Start
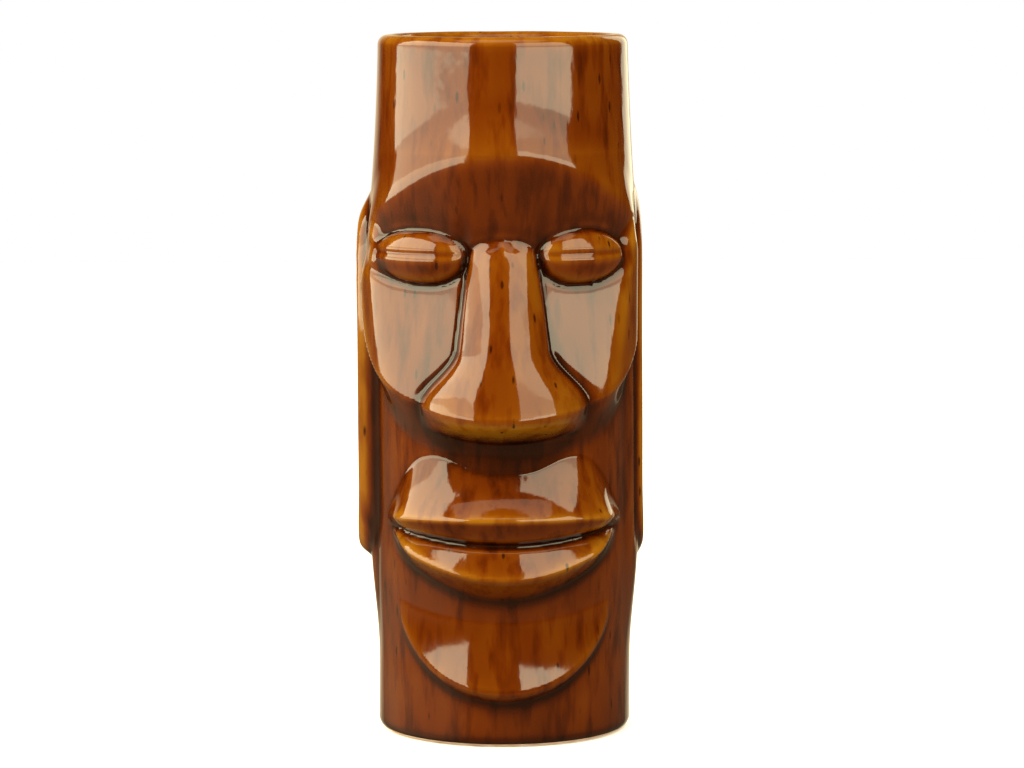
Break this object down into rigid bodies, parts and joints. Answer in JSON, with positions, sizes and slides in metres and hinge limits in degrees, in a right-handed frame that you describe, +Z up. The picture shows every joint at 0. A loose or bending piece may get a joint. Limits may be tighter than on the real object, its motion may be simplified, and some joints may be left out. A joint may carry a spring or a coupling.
{
  "type": "tiki mug",
  "caption": "Tall straight-sided ceramic tumbler with a carved mask in relief on its front, long flat ears, a rounded lip and a recessed foot, glazed brown inside and out.",
  "frame": {"origin": "centre of the object's box at the foot, on the surface that it stands on", "axes": "+Z up along the mug, -Y the way the face looks, +X to the right of someone who looks at the face"},
  "size_m": [0.0736, 0.0774, 0.179],
  "materials": {
    "earthenware": "unglazed fired earthenware, dry and matt, sponged at the foot ring",
    "brown_glaze": "glossy treacle-brown glaze that breaks amber over edges and pools dark in the hollows",
    "liner_glaze": "the same brown glaze poured inside, glossy and a little darker",
    "base_glaze": "wiped brown glaze in the recess under the floor"
  },
  "bodies": {
    "root": {"clay_body": "earthenware", "outer_glaze": "brown_glaze", "liner_glaze": "liner_glaze", "base_glaze": "base_glaze"}
  },
  "joints": []
}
End
Task statement: Extract all of the data above without altering anything.

The reply:
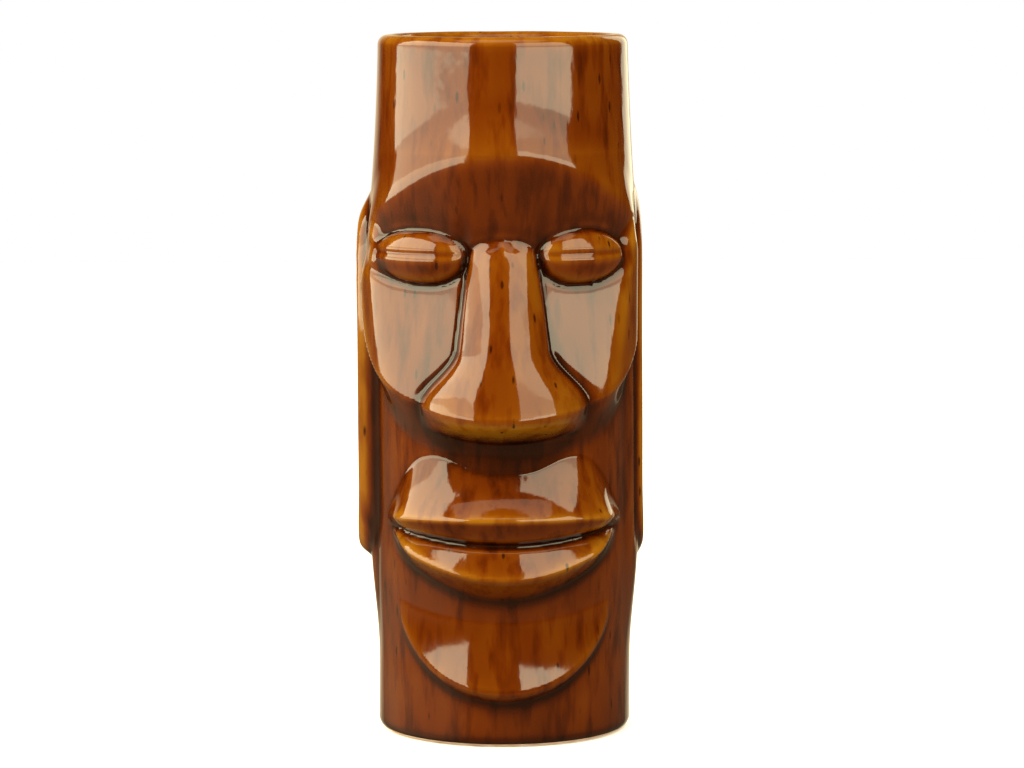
Break this object down into rigid bodies, parts and joints. Answer in JSON, with positions, sizes and slides in metres and hinge limits in degrees, in a right-handed frame that you describe, +Z up. The picture shows every joint at 0. A loose or bending piece may get a joint. Limits may be tighter than on the real object, its motion may be simplified, and some joints may be left out. A joint may carry a spring or a coupling.
{
  "type": "tiki mug",
  "caption": "Tall straight-sided ceramic tumbler with a carved mask in relief on its front, long flat ears, a rounded lip and a recessed foot, glazed brown inside and out.",
  "frame": {"origin": "centre of the object's box at the foot, on the surface that it stands on", "axes": "+Z up along the mug, -Y the way the face looks, +X to the right of someone who looks at the face"},
  "size_m": [0.0736, 0.0774, 0.179],
  "materials": {
    "earthenware": "unglazed fired earthenware, dry and matt, sponged at the foot ring",
    "brown_glaze": "glossy treacle-brown glaze that breaks amber over edges and pools dark in the hollows",
    "liner_glaze": "the same brown glaze poured inside, glossy and a little darker",
    "base_glaze": "wiped brown glaze in the recess under the floor"
  },
  "bodies": {
    "root": {"clay_body": "earthenware", "outer_glaze": "brown_glaze", "liner_glaze": "liner_glaze", "base_glaze": "base_glaze"}
  },
  "joints": []
}